* BEGIN *
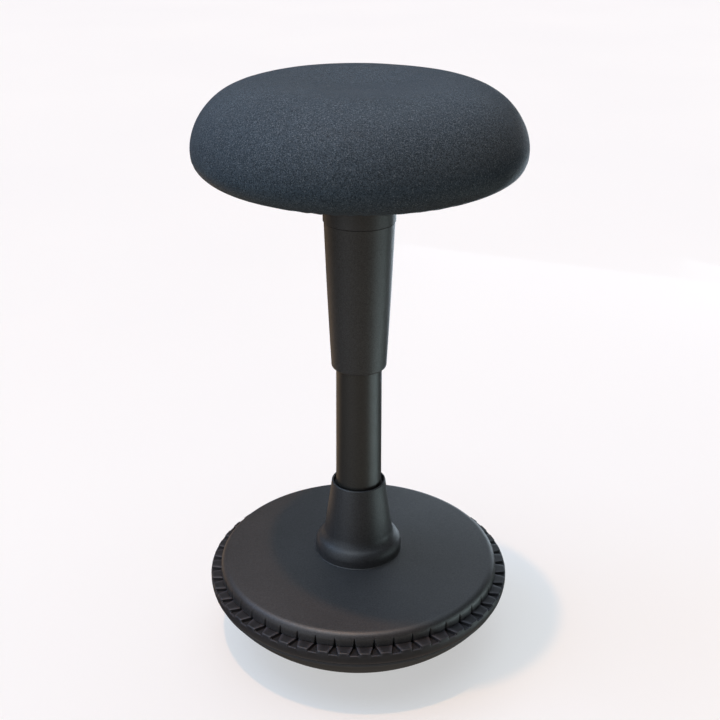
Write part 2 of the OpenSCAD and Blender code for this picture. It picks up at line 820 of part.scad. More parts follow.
module bolt_washers() {
    color("#b4b7ba") at_mount_bolts()
        tube(washer_r, bolt_r + face_gap, washer_t - groove_gap, plate_z - washer_t);
}

module under_cover() {
    color("#202123") difference() {
        union() {
            tube(under_cover_out_r, under_cover_in_r, under_cover_t, under_cover_z);
            at_under_screws() translate([0, 0, under_cover_z + over])
                cylinder(r = under_post_r, h = board_z - face_gap - under_cover_z - over);
        }
        tube(staple_circle_r + staple_groove_half, staple_circle_r - staple_groove_half,
             staple_groove_h + over, under_cover_z + under_cover_t - staple_groove_h);
        at_under_screws() translate([0, 0, under_cover_z - over])
            cylinder(r = under_screw_r + hole_gap, h = board_z - under_cover_z + over);
    }
}

module at_under_screws() {
    ring_of(under_screw_count, under_screw_circle_r) children();
}

module under_cover_screws() {
    head_z = under_cover_z - under_screw_head_h - groove_gap;
    color("#8d9093") at_under_screws() translate([0, 0, head_z]) union() {
        cylinder(r = under_screw_head_r, h = under_screw_head_h);
        cylinder(r = under_screw_r, h = board_z + under_screw_depth - over - head_z);
    }
}

module seat_board() {
    color("#b08d5e") difference() {
        translate([0, 0, board_z]) cylinder(r = board_r, h = board_t);
        at_mount_bolts() translate([0, 0, board_z]) {
            translate([0, 0, -over]) cylinder(r = t_nut_barrel_r + fit_gap, h = board_t + 2 * over);
            translate([0, 0, board_t - t_nut_flange_t - 2 * face_gap])
                cylinder(r = t_nut_flange_r + hole_gap, h = t_nut_flange_t + over);
        }
        at_under_screws() translate([0, 0, board_z - over])
            cylinder(r = under_screw_r + fit_gap, h = under_screw_depth + over);
    }
}

module t_nuts() {
    color("#b4b7ba") at_mount_bolts() translate([0, 0, board_z + board_t - face_gap]) difference() {
        union() {
            translate([0, 0, -t_nut_flange_t]) cylinder(r = t_nut_flange_r, h = t_nut_flange_t);
            translate([0, 0, -t_nut_barrel_h]) cylinder(r = t_nut_barrel_r, h = t_nut_barrel_h);
        }
        translate([0, 0, -t_nut_barrel_h - over])
            cylinder(r = bolt_r + fit_gap, h = t_nut_barrel_h + 2 * over);
    }
}

module cover_staples() {
    crown_z = belly_height(staple_circle_r, 0) - staple_wire - groove_gap;
    color("#a9acaf") ring_of(staple_count, staple_circle_r, staple_first)
        translate([-staple_wire / 2, 0, crown_z]) union() {
            translate([0, -staple_w / 2, 0]) cube([staple_wire, staple_w, staple_wire]);
            for (side = [-1, 1])
                translate([0, side * (staple_w - staple_wire) / 2 - staple_wire / 2, 0])
                    cube([staple_wire, staple_wire, staple_leg]);
        }
}

module seat_foam() {
    g = cover_t + foam_gap;
    inner_r = board_r + hole_gap;
    top_z = board_z + board_t + foam_gap;
    color("#d9d3bd") rotate_extrude() polygon(concat(
        crown_outline(g),
        belly_outline(g, board_r + foam_lip),
        [[inner_r, belly_height(board_r + foam_lip, g) + over], [inner_r, top_z], [0, top_z]]));
}

module seat_cover() {
    color("#3d444d") rotate_extrude() polygon(concat(
        crown_outline(0), belly_outline(0, cover_hem_r),
        reversed(belly_outline(cover_t, cover_hem_r)), reversed(crown_outline(cover_t))));
}

rocker_foot();
base_weight();
weight_bolts();
weight_nuts();
base_plate();
hub_socket();
hub_ribs();
tread_ring();
base_cover();
foot_screws();
neck_seal();
column_tube();
column_end_plate();
guide_bush();
bearing_lower_washer();
bearing_balls();
bearing_cage();
bearing_upper_washer();
travel_buffer();
rod_clip();
piston_rod();
piston();
piston_seal();
pressure_cylinder();
rod_guide();
rod_seal();
valve_body();
valve_pin();
taper_socket();
lift_housing();
lever_pin();
release_lever();
lever_grip();
upper_sleeve();
sleeve_screws();
collar();
mount_plate();
mount_bolts();
bolt_washers();
under_cover();
under_cover_screws();
seat_board();
t_nuts();
cover_staples();
seat_foam();
seat_cover();
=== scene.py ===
"""Looks of the wobble stool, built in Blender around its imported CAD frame."""
import json
import math

import bmesh
import bpy
import numpy as np
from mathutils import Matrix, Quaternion, Vector, noise


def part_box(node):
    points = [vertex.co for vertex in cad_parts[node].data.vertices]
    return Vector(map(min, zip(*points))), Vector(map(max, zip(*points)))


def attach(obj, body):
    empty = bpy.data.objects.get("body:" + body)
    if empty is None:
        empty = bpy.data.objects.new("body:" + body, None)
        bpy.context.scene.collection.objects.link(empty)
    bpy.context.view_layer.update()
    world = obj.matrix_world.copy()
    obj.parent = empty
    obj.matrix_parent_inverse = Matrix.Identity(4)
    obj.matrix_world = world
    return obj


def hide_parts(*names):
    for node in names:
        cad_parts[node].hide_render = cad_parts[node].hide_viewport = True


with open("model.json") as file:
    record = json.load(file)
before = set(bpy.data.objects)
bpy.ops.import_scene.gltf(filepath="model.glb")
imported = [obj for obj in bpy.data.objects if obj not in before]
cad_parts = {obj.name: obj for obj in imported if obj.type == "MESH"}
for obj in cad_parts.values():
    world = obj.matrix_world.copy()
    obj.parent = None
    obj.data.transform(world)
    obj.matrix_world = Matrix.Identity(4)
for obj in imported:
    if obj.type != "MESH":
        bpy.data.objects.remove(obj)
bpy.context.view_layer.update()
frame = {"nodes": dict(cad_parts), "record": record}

MM = 0.001
NODES = frame["nodes"]
MERGE_DIST = 0.004 * MM          # points closer than this are one point
SLIVER = 0.001 * MM              # edges shorter than this are taken out
ON_AXIS = 1e-7                   # an outline point nearer the axis than this is a pole


def top(node):
    """Height of a CAD node's highest point."""
    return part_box(node)[1].z


def bottom(node):
    """Height of a CAD node's lowest point."""
    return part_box(node)[0].z


def reach(node):
    """How far a round CAD node reaches along X."""
    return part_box(node)[1].x


# ---------------------------------------------------------------- mesh helpers

def arc(centre, radius, start, end, steps):
    """Points of an arc in the (r, z) plane, angles in degrees."""
    turns = np.radians(np.linspace(start, end, steps + 1))
    return [(centre[0] + radius * math.cos(a), centre[1] + radius * math.sin(a)) for a in turns]


def smooth(s):
    """Smooth step from 0 to 1."""
    s = min(1.0, max(0.0, s))
    return s * s * (3 - 2 * s)


def mesh_object(name, verts, faces, sharp_angle=40.0):
    """A finished piece from points and faces."""
    data = bpy.data.meshes.new(name)
    data.from_pydata([tuple(v) for v in verts], [], faces)
    data.validate()
    piece = bpy.data.objects.new(name, data)
    bpy.context.scene.collection.objects.link(piece)
    finish_mesh(piece, sharp_angle)
    return piece


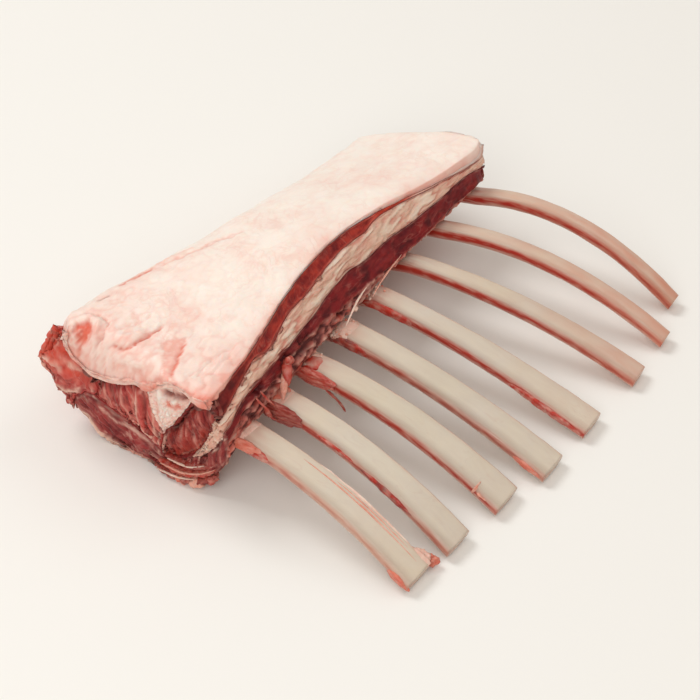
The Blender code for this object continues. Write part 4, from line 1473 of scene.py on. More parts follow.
* END *
» Exercise description:
Would you write down every record again, exactly?

» In response:
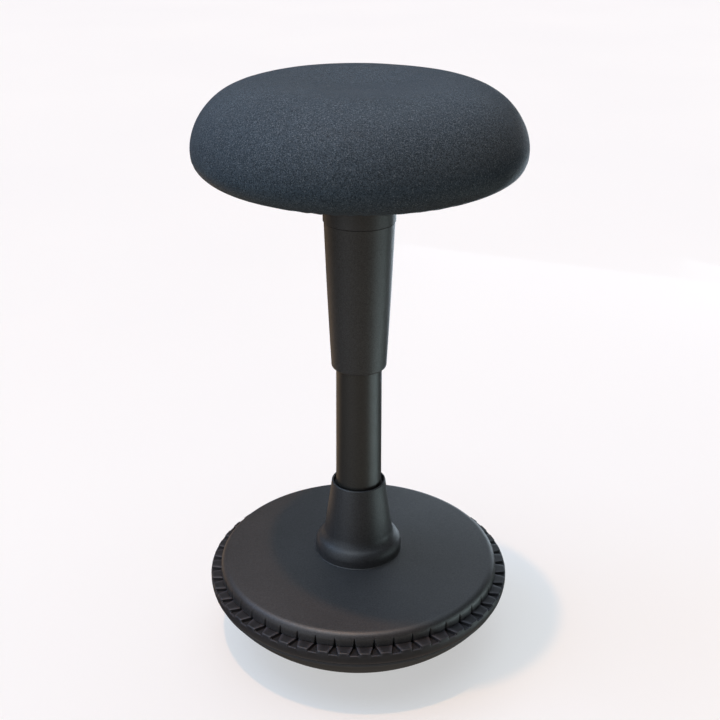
Write part 2 of the OpenSCAD and Blender code for this picture. It picks up at line 820 of part.scad. More parts follow.
module bolt_washers() {
    color("#b4b7ba") at_mount_bolts()
        tube(washer_r, bolt_r + face_gap, washer_t - groove_gap, plate_z - washer_t);
}

module under_cover() {
    color("#202123") difference() {
        union() {
            tube(under_cover_out_r, under_cover_in_r, under_cover_t, under_cover_z);
            at_under_screws() translate([0, 0, under_cover_z + over])
                cylinder(r = under_post_r, h = board_z - face_gap - under_cover_z - over);
        }
        tube(staple_circle_r + staple_groove_half, staple_circle_r - staple_groove_half,
             staple_groove_h + over, under_cover_z + under_cover_t - staple_groove_h);
        at_under_screws() translate([0, 0, under_cover_z - over])
            cylinder(r = under_screw_r + hole_gap, h = board_z - under_cover_z + over);
    }
}

module at_under_screws() {
    ring_of(under_screw_count, under_screw_circle_r) children();
}

module under_cover_screws() {
    head_z = under_cover_z - under_screw_head_h - groove_gap;
    color("#8d9093") at_under_screws() translate([0, 0, head_z]) union() {
        cylinder(r = under_screw_head_r, h = under_screw_head_h);
        cylinder(r = under_screw_r, h = board_z + under_screw_depth - over - head_z);
    }
}

module seat_board() {
    color("#b08d5e") difference() {
        translate([0, 0, board_z]) cylinder(r = board_r, h = board_t);
        at_mount_bolts() translate([0, 0, board_z]) {
            translate([0, 0, -over]) cylinder(r = t_nut_barrel_r + fit_gap, h = board_t + 2 * over);
            translate([0, 0, board_t - t_nut_flange_t - 2 * face_gap])
                cylinder(r = t_nut_flange_r + hole_gap, h = t_nut_flange_t + over);
        }
        at_under_screws() translate([0, 0, board_z - over])
            cylinder(r = under_screw_r + fit_gap, h = under_screw_depth + over);
    }
}

module t_nuts() {
    color("#b4b7ba") at_mount_bolts() translate([0, 0, board_z + board_t - face_gap]) difference() {
        union() {
            translate([0, 0, -t_nut_flange_t]) cylinder(r = t_nut_flange_r, h = t_nut_flange_t);
            translate([0, 0, -t_nut_barrel_h]) cylinder(r = t_nut_barrel_r, h = t_nut_barrel_h);
        }
        translate([0, 0, -t_nut_barrel_h - over])
            cylinder(r = bolt_r + fit_gap, h = t_nut_barrel_h + 2 * over);
    }
}

module cover_staples() {
    crown_z = belly_height(staple_circle_r, 0) - staple_wire - groove_gap;
    color("#a9acaf") ring_of(staple_count, staple_circle_r, staple_first)
        translate([-staple_wire / 2, 0, crown_z]) union() {
            translate([0, -staple_w / 2, 0]) cube([staple_wire, staple_w, staple_wire]);
            for (side = [-1, 1])
                translate([0, side * (staple_w - staple_wire) / 2 - staple_wire / 2, 0])
                    cube([staple_wire, staple_wire, staple_leg]);
        }
}

module seat_foam() {
    g = cover_t + foam_gap;
    inner_r = board_r + hole_gap;
    top_z = board_z + board_t + foam_gap;
    color("#d9d3bd") rotate_extrude() polygon(concat(
        crown_outline(g),
        belly_outline(g, board_r + foam_lip),
        [[inner_r, belly_height(board_r + foam_lip, g) + over], [inner_r, top_z], [0, top_z]]));
}

module seat_cover() {
    color("#3d444d") rotate_extrude() polygon(concat(
        crown_outline(0), belly_outline(0, cover_hem_r),
        reversed(belly_outline(cover_t, cover_hem_r)), reversed(crown_outline(cover_t))));
}

rocker_foot();
base_weight();
weight_bolts();
weight_nuts();
base_plate();
hub_socket();
hub_ribs();
tread_ring();
base_cover();
foot_screws();
neck_seal();
column_tube();
column_end_plate();
guide_bush();
bearing_lower_washer();
bearing_balls();
bearing_cage();
bearing_upper_washer();
travel_buffer();
rod_clip();
piston_rod();
piston();
piston_seal();
pressure_cylinder();
rod_guide();
rod_seal();
valve_body();
valve_pin();
taper_socket();
lift_housing();
lever_pin();
release_lever();
lever_grip();
upper_sleeve();
sleeve_screws();
collar();
mount_plate();
mount_bolts();
bolt_washers();
under_cover();
under_cover_screws();
seat_board();
t_nuts();
cover_staples();
seat_foam();
seat_cover();
=== scene.py ===
"""Looks of the wobble stool, built in Blender around its imported CAD frame."""
import json
import math

import bmesh
import bpy
import numpy as np
from mathutils import Matrix, Quaternion, Vector, noise


def part_box(node):
    points = [vertex.co for vertex in cad_parts[node].data.vertices]
    return Vector(map(min, zip(*points))), Vector(map(max, zip(*points)))


def attach(obj, body):
    empty = bpy.data.objects.get("body:" + body)
    if empty is None:
        empty = bpy.data.objects.new("body:" + body, None)
        bpy.context.scene.collection.objects.link(empty)
    bpy.context.view_layer.update()
    world = obj.matrix_world.copy()
    obj.parent = empty
    obj.matrix_parent_inverse = Matrix.Identity(4)
    obj.matrix_world = world
    return obj


def hide_parts(*names):
    for node in names:
        cad_parts[node].hide_render = cad_parts[node].hide_viewport = True


with open("model.json") as file:
    record = json.load(file)
before = set(bpy.data.objects)
bpy.ops.import_scene.gltf(filepath="model.glb")
imported = [obj for obj in bpy.data.objects if obj not in before]
cad_parts = {obj.name: obj for obj in imported if obj.type == "MESH"}
for obj in cad_parts.values():
    world = obj.matrix_world.copy()
    obj.parent = None
    obj.data.transform(world)
    obj.matrix_world = Matrix.Identity(4)
for obj in imported:
    if obj.type != "MESH":
        bpy.data.objects.remove(obj)
bpy.context.view_layer.update()
frame = {"nodes": dict(cad_parts), "record": record}

MM = 0.001
NODES = frame["nodes"]
MERGE_DIST = 0.004 * MM          # points closer than this are one point
SLIVER = 0.001 * MM              # edges shorter than this are taken out
ON_AXIS = 1e-7                   # an outline point nearer the axis than this is a pole


def top(node):
    """Height of a CAD node's highest point."""
    return part_box(node)[1].z


def bottom(node):
    """Height of a CAD node's lowest point."""
    return part_box(node)[0].z


def reach(node):
    """How far a round CAD node reaches along X."""
    return part_box(node)[1].x


# ---------------------------------------------------------------- mesh helpers

def arc(centre, radius, start, end, steps):
    """Points of an arc in the (r, z) plane, angles in degrees."""
    turns = np.radians(np.linspace(start, end, steps + 1))
    return [(centre[0] + radius * math.cos(a), centre[1] + radius * math.sin(a)) for a in turns]


def smooth(s):
    """Smooth step from 0 to 1."""
    s = min(1.0, max(0.0, s))
    return s * s * (3 - 2 * s)


def mesh_object(name, verts, faces, sharp_angle=40.0):
    """A finished piece from points and faces."""
    data = bpy.data.meshes.new(name)
    data.from_pydata([tuple(v) for v in verts], [], faces)
    data.validate()
    piece = bpy.data.objects.new(name, data)
    bpy.context.scene.collection.objects.link(piece)
    finish_mesh(piece, sharp_angle)
    return piece


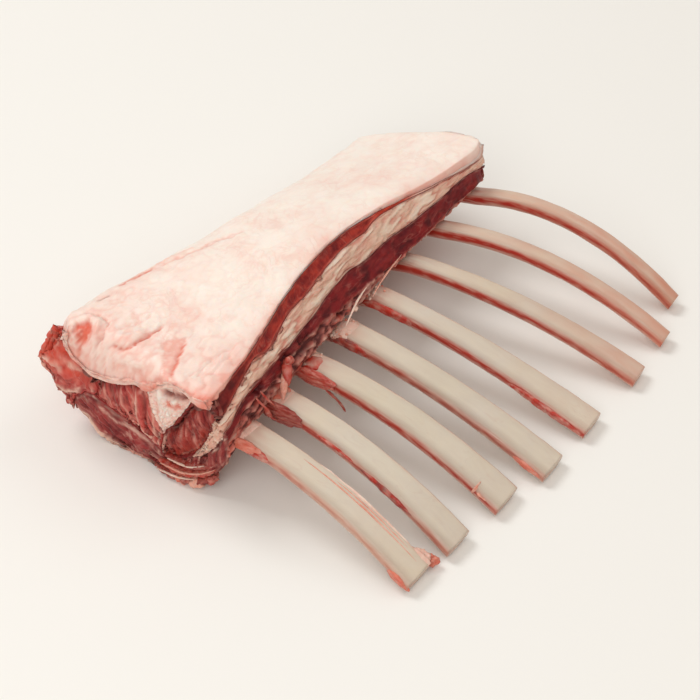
The Blender code for this object continues. Write part 4, from line 1473 of scene.py on. More parts follow.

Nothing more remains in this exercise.